C'est d'ailleurs la raison qui me pousse à aborder ce roman par de considérations apparemment techniques, sans grand rapport avec le contenu même du livre. Ce que je sais sur l'histoire de Manuel se trouve à quatre-vingt-dix pour cent dans la composition du livre.
Puisque les considérations formelles ne vous effraient pas, permettez-moi une dernière. Dans De fils à fils, le paragraphe semble investit d'une fonction essentielle. C'est toujours lui qui introduit les ruptures temporelles. On remarque d'ailleurs que les paragraphes ne se terminent jamais par un point.
Dans ce roman, c'est le statut même du paragraphe qui est problématique. Constitue-t-il une unité logique ( c'est-à-dire sémantique, thématique ) ou bien une unité temporelle ? On ne le sait jamais par avance. D'un paragraphe à l'autre, c'est le saut dans le vide. Où le lecteur va-t-il atterrir ? Trente ans plus tôt ou dans la suite du même récit ? En lisant le début du paragraphe suivant, il ne le sait pas encore. Il se produit alors un phénomène proche de ce qu'on appelle la persistance rétinienne.
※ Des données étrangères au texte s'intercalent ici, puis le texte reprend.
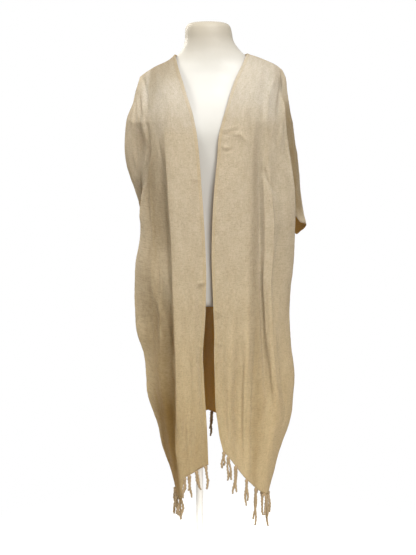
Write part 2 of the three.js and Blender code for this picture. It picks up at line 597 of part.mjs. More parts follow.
// Dress form: rounded sections stacked on the rows, closed top and bottom, with a soft bust.
function formGeometry() {
  const positions = [];
  const triangles = [];
  FORM_ROWS.forEach(([height, middle, half, front, back, square]) => {
    for (let k = 0; k < FORM_SIDES; k += 1) {
      const angle = (2 * Math.PI * k) / FORM_SIDES;
      const [cos, sin] = [Math.cos(angle), Math.sin(angle)];
      const x = half * Math.sign(cos) * Math.abs(cos) ** (2 / square);
      const depth = sin < 0 ? -front : back;
      const y = depth * Math.sign(sin) * Math.abs(sin) ** (2 / square);
      const swell = BUST.rise * bump(Math.abs(x), BUST.apart, BUST.spread) * bump(height, BUST.height, BUST.tall);
      positions.push(middle + x, sin < 0 ? y - swell * Math.abs(sin) : y, height);
    }
  });
  const rows = FORM_ROWS.length;
  for (let row = 0; row < rows - 1; row += 1) {
    for (let k = 0; k < FORM_SIDES; k += 1) {
      const [a, b] = [row * FORM_SIDES + k, row * FORM_SIDES + ((k + 1) % FORM_SIDES)];
      triangles.push(a, a + FORM_SIDES, b + FORM_SIDES, a, b + FORM_SIDES, b);
    }
  }
  const [top, bottom] = [positions.length / 3, positions.length / 3 + 1];
  positions.push(FORM_ROWS[0][1], 0, FORM_ROWS[0][0], FORM_ROWS[rows - 1][1], 0, FORM_ROWS[rows - 1][0]);
  for (let k = 0; k < FORM_SIDES; k += 1) {
    const next = (k + 1) % FORM_SIDES;
    const under = (rows - 1) * FORM_SIDES;
    triangles.push(top, k, next, bottom, under + next, under + k);
  }
  return closedGeometry(positions, triangles);
}

// Round solid from a profile of radius and height, standing up.
function turned(profile, segments) {
  const points = profile.map(([radius, height]) => new THREE.Vector2(radius, height));
  return new THREE.LatheGeometry(points, segments).rotateX(Math.PI / 2);
}

function baseGeometry() {
  const { radius, height, bevel } = BASE;
  return turned([[0, 0], [radius, 0], [radius, height - bevel], [radius - bevel, height], [0, height]], 48);
}

const FORM_UNDERSIDE = FORM_ROWS[FORM_ROWS.length - 1][0];

function socketGeometry() {
  const top = FORM_UNDERSIDE - FIT_GAP;
  const { radius, height, neck, lip, step } = SOCKET;
  const collar = turned([
    [0, top - height], [neck, top - height], [neck, top - step], [radius, top - lip], [radius, top], [0, top],
  ], 24);
  return collar.translate(POLE.x, 0, 0);
}

function poleGeometry() {
  const top = FORM_UNDERSIDE - SOCKET.height - 2 * FIT_GAP;
  const pole = turned([[0, BASE.height + FIT_GAP], [POLE.radius, BASE.height + FIT_GAP], [POLE.radius, top], [0, top]], 20);
  return pole.translate(POLE.x, 0, 0);
}

const jacket = new THREE.Group();

function addPiece(name, geometry, color, roughness) {
  const mesh = new THREE.Mesh(geometry, new THREE.MeshStandardMaterial({ color, roughness, metalness: 0 }));
  mesh.name = name;
  jacket.add(mesh);
}

addPiece('left_front', frontGeometry(LEFT), COLOUR.cloth, 0.9);
addPiece('right_front', frontGeometry(RIGHT), COLOUR.cloth, 0.9);
addPiece('back', backGeometry(), COLOUR.cloth, 0.9);
addPiece('fringe_left_front', frontFringe(LEFT), COLOUR.fringe, 0.9);
addPiece('fringe_right_front', frontFringe(RIGHT), COLOUR.fringe, 0.9);
addPiece('fringe_back', backFringe(), COLOUR.fringe, 0.9);
addPiece('dress_form', formGeometry(), COLOUR.form, 0.75);
addPiece('stand_socket', socketGeometry(), COLOUR.stand, 0.45);
addPiece('stand_pole', poleGeometry(), COLOUR.stand, 0.45);
addPiece('stand_base', baseGeometry(), COLOUR.stand, 0.45);

export default jacket;
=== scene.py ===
"""Looks for the kaftan jacket: thin slubby gauze with a knotted fringe, on a smooth dress form.

Tables and driving sizes below are in millimetres, as in the part's source; meshes are in metres.
A place runs round half of the jacket's section: 0 at the front edge, 7 at the side seam, 9 at the
sleeve's fold, 11 behind the side seam, 14 over the shoulder blade and 15 at the centre back.
"""

import math

import bpy
import numpy as np
from mathutils import Matrix, Vector


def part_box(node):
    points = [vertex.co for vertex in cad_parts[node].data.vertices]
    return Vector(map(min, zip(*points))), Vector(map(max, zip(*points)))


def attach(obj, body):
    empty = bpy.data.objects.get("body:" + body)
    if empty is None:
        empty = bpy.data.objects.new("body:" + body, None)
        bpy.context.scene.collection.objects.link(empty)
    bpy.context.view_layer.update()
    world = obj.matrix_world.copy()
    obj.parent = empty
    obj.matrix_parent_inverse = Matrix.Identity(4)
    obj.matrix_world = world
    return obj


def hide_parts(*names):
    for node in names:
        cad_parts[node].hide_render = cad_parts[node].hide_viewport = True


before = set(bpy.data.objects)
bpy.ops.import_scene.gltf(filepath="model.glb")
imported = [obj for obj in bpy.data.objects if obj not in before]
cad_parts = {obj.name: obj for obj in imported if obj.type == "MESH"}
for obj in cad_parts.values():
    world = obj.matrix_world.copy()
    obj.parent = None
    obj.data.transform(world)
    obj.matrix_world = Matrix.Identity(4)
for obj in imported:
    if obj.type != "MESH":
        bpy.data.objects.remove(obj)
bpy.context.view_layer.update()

bl_info = {
    "name": "Kaftan Jacket on a Dress Form",
    "version": (1, 0, 0),
    "blender": (4, 5, 0),
    "location": "View3D > Sidebar > Kaftan",
    "description": "Open gauze jacket with a knotted fringe, on a limbless dress form",
    "category": "Object",
}

MM = 0.001

# Heights that the whole jacket shares, and the arcs of its yoke
YOKE_FOOT = 1265
YOKE_CURVE = 1.75
NAPE_CURVE = 1.25
NAPE_DEPTH = 71
NAPE_HEIGHT = 1437
SLEEVE_HOLD = 0.35
SLEEVE_MIDDLE = 0.52

# Soft pleats hanging from the chest
PLEAT_DEPTH = 3.2
PLEAT_PITCH = 44
PLEAT_START = 1050
PLEAT_FULL = 520

# Dress form, one row for each level
# columns: height, middle, half width, front depth, back depth, squareness
FORM_ROWS = [
    [1523, 0, 26, -24, 28, 2.0],
    [1521, 0, 45, -42, 47, 2.0],
    [1514, 0, 56, -53, 58, 2.0],
    [1500, 1, 60, -57, 61, 2.0],
    [1476, 3, 63, -57, 61, 2.0],
    [1455, 6, 74, -57, 62, 1.9],
    [1441, 8, 86, -58, 64, 1.8],
    [1420, 8, 110, -60, 68, 1.75],
    [1404, 8, 142, -62, 72, 1.8],
    [1387, 8, 165, -65, 78, 1.9],
    [1365, 8, 168, -72, 86, 2.0],
    [1330, 8, 163, -85, 97, 2.1],
    [1290, 8, 154, -97, 104, 2.2],
    [1240, 8, 150, -104, 105, 2.2],
    [1190, 8, 140, -99, 99, 2.2],
    [1130, 8, 128, -92, 92, 2.2],
    [1040, 8, 120, -86, 84, 2.2],
    [960, 8, 138, -90, 97, 2.2],
    [880, 8, 160, -98, 109, 2.2],
    [820, 8, 160, -96, 107, 2.2],
    [806, 8, 158, -94, 105, 2.2],
    [800, 8, 152, -90, 100, 2.2],
]
BUST = {"apart": 76, "height": 1238, "rise": 15, "spread": 42, "tall": 58}

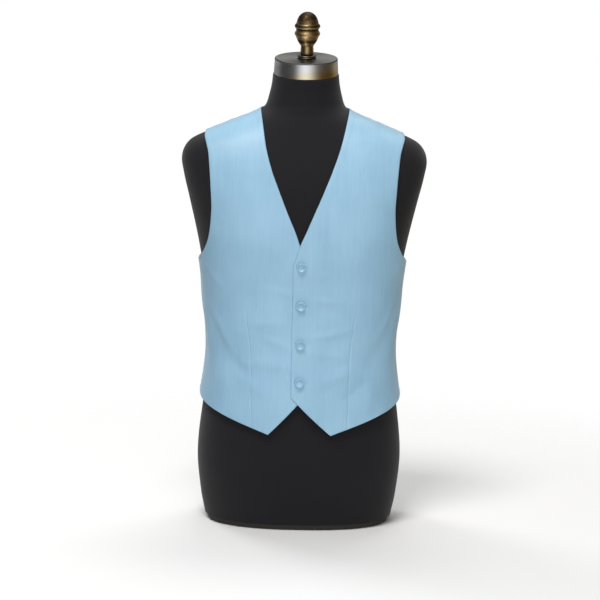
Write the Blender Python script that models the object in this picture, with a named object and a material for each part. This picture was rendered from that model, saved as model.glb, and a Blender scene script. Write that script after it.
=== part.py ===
"""A sky-blue tuxedo vest on a limbless dress form that stands on its own flat bottom.

Metres, +Z up. The front faces -Y, and the wearer's left is +X. The origin is the centre of the flat
bottom. A place on the body is an angle round it, 0 at the centre front, 90 degrees at the wearer's
left side and 180 at the centre back, and a height. The cloth is a thin wall lifted off that surface.
"""

from collections import namedtuple
from math import cos, pi, radians, sin

import bmesh
import bpy
import numpy as np
from mathutils import Matrix, Vector

# Driving sizes of the cloth
WALL = 0.0020  # cloth, interlining and lining together
SEAM_GAP = 0.0003  # between two pieces that are sewn together
LAP_CLEARANCE = 0.0005  # between the left front and the right front under it
LEFT_EDGE = -0.015  # where the left front's closing edge runs, across the body
RIGHT_EDGE = -0.007  # the same for the right front, seen in a mirror
LAP_RAMP = (0.018, 0.048)  # how far across the raised left front comes back down
CUTAWAY_TOP = 0.232  # the closing edge ends here and the hem is cut away
BREAK_HEIGHT = 0.457  # the closing edge turns into the neckline here
HEM_POINT = (0.052, 0.168)  # across and height of the point of each front
SIDE_HEM = 0.225
BACK_HEM = 0.196
UNDERARM = 0.455
SHOULDER_TIP = 0.672  # height of the shoulder seam's outer end
NECK_POINT = 0.712  # height of its inner end
BACK_NECK = 0.717

# Buttons
BUTTON_TOP = 0.4548
BUTTON_ACROSS = -0.0014  # the buttons' line lies a little to the wearer's right
BUTTON_SPACING = 0.066
BUTTON_COUNT = 4
BUTTON_RADIUS = 0.008
BUTTON_SEAT = 0.0005  # between a button and the cloth under it

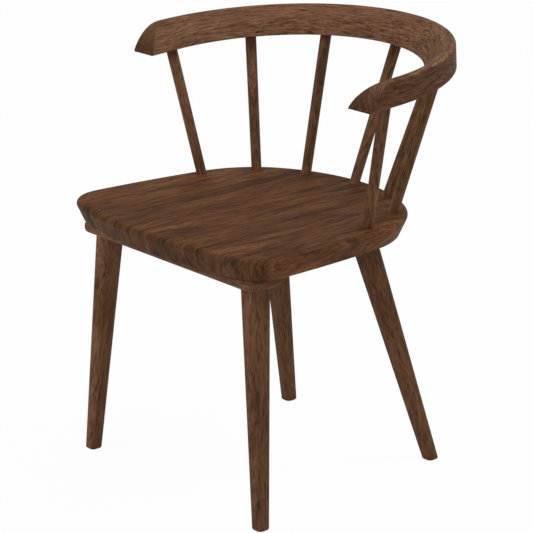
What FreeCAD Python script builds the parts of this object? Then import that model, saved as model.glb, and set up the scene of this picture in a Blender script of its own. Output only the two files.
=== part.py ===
"""Low bow-back dining armchair in solid walnut, as an assembly of its separate wooden pieces.

Frame: Z up, the sitter faces -Y, the chair is symmetric about X = 0, and the origin lies on the
floor under the middle of the chair's outline. Millimetres and degrees.

A D-shaped seat of four edge-glued boards lies on two cross battens. Four tapered legs stand under
the battens on round tenons that pass through the batten into the seat. Seven spindles stand in
the seat's rim and carry one bent bow, which is both the back rail and the two armrests.
"""
import FreeCAD
import Part

import math
import os

import Sketcher

Vector = FreeCAD.Vector
Placement = FreeCAD.Placement
Rotation = FreeCAD.Rotation

SIZES = [
    # seat
    ("seat_height", 450, "floor to the top of the seat"),
    ("seat_thickness", 38, "thickness of the seat boards"),
    ("seat_half_width", 250.5, "middle to the fullest point of each side"),
    ("seat_fullest_y", -205, "where the sides are fullest"),
    ("seat_front_y", -253.4, "front edge at the middle"),
    ("seat_back_y", 219, "back edge at the middle"),
    ("seat_front_radius", 868, "bowed front edge"),
    ("seat_front_corner_radius", 67, "front corners in plan"),
    ("seat_side_radius", 1900, "gently bowed sides"),
    ("seat_rear_corner_radius", 176, "rear corners in plan"),
    ("seat_back_radius", 290, "round back edge"),
    ("seat_slant_angle", 24.5, "lean of the edge, inwards under the seat"),
    ("seat_top_rounding", 7.5, "rounding of the upper edge"),
    ("seat_bottom_rounding", 3, "rounding of the lower edge"),
    ("seat_boards", 4, "boards glued edge to edge"),
    # battens under the seat
    ("batten_thickness", 19, "height of a batten"),
    ("batten_width", 76, "front to back"),
    ("batten_overhang", 33.5, "batten end beyond the middle of the leg"),
    ("batten_corner_radius", 20, "corners in plan"),
    ("batten_rounding", 8, "rounding of the upper and lower edges"),
    ("screw_margin", 40, "outermost screw inside the middle of the leg"),
    ("front_screws", 4, "screws through the front batten"),
    ("rear_screws", 2, "screws through the rear batten"),
    ("screw_length", 33, "whole length of a screw"),
    ("screw_diameter", 4.5, "shank"),
    ("screw_head_diameter", 9, "countersunk head"),
    # legs
    ("front_leg_inset_x", 61.7, "middle of a front leg at the batten, inside the seat's fullest point"),
    ("front_leg_inset_y", 77.1, "the same, behind the seat's front edge"),
    ("front_splay_x", 35.6, "front foot further out than the leg's top"),
    ("front_splay_y", 19.5, "front foot further forward than the leg's top"),
    ("rear_leg_inset_x", 134.5, "middle of a rear leg at the batten, inside the seat's fullest point"),
    ("rear_leg_inset_y", 103.3, "the same, in front of the seat's back edge"),
    ("rear_splay_x", 69, "rear foot further out than the leg's top"),
    ("rear_splay_y", 98.3, "rear foot further back than the leg's top"),
    ("leg_top_width", 39.6, "rounded square under the batten"),
    ("leg_top_corner", 12.5, "corner radius of that square"),
    ("foot_width", 24, "rounded square on the floor"),
    ("foot_corner", 8.5, "corner radius of that square"),
    ("foot_rounding", 3, "rounding of the foot's lower edge"),
    ("leg_tenon_diameter", 25, "round tenon on top of each leg"),
    ("leg_tenon_depth", 20, "how far the tenon goes into the seat"),
    # bow
    ("bow_radius", 245, "inner lower edge of the bow"),
    ("bow_width", 53, "underside, from inner to outer edge"),
    ("bow_height", 46.4, "height of the outer face up to where both faces would meet"),
    ("bow_face_radius", 72, "rounded inner face"),
    ("bow_ridge_rounding", 7, "rounded ridge along the top"),
    ("bow_inner_rounding", 1.5, "rounding of the inner lower edge"),
    ("bow_outer_rounding", 3, "rounding of the outer lower edge"),
    ("bow_setback", 201.6, "middle of the half circle, in front of the seat's back edge"),
    ("bow_rise", 215.5, "underside at that middle, above the seat"),
    ("bow_tilt_angle", 4.2, "rise of the bow towards the back"),
    ("arm_length", 57, "straight part of each arm"),
    ("nose_radius", 78, "round cut of the arm's end"),
    # spindles
    ("spindle_foot_diameter", 17.2, "at the seat"),
    ("spindle_top_diameter", 19.2, "at the bow"),
    ("spindle_chamfer", 1, "chamfer of both ends"),
    ("spindle_inset_side", 23, "side and corner spindles, inside the seat's fullest line"),
    ("spindle_inset_back", 18.7, "the three back spindles, inside the seat's fullest line"),
    ("spindle_foot_angle_side", 5.3, "direction of the side spindle's foot, from the bow's middle"),
    ("spindle_foot_angle_corner", 32.5, "direction of the corner spindle's foot"),
    ("spindle_foot_angle_back", 57.9, "direction of the back spindle's foot"),
    ("spindle_entry_side", 23.5, "middle of a side spindle outside the bow's inner edge"),
    ("spindle_entry_corner", 26, "the same for a corner spindle"),
    ("spindle_entry_back", 31, "the same for a back spindle"),
    ("spindle_entry_middle", 34, "the same for the middle spindle"),
    ("spindle_top_angle_corner", 32.2, "direction of the corner spindle's top, from the bow's middle"),
    ("spindle_top_angle_back", 60.1, "direction of the back spindle's top"),
    ("spindle_seat_depth", 25, "socket in the seat, along the spindle"),
    ("bow_cover", 3.5, "least wood left round a socket in the bow"),
    # fits
    ("glue_gap", 0.1, "room for glue all round a tenon"),
    ("socket_room", 1, "room below or above the end of a tenon"),
]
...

La phrase qu'il vient de lire résonne encore dans son cerveau quand il entame le nouveau paragraphe. Il est deux heures de l'après-midi, il fait très chaud, le narrateur âgé de dix ans voit son père apparaître au milieu de l'Alameda. Au paragraphe suivant, on voit le père qu'il est devenu trente ans plus tard éponger son front. Pendant quelques dixièmes de secondes, l'enfant et l'adulte sont la même personne, brûlés par le même soleil, le lecteur ne voit pas l'abîme de trente ans qui les sépare. Ces quelques dixièmes de seconde sont l'essence même du livre, ce que je sais de l'histoire se trouve là, au détour d'un paragraphe.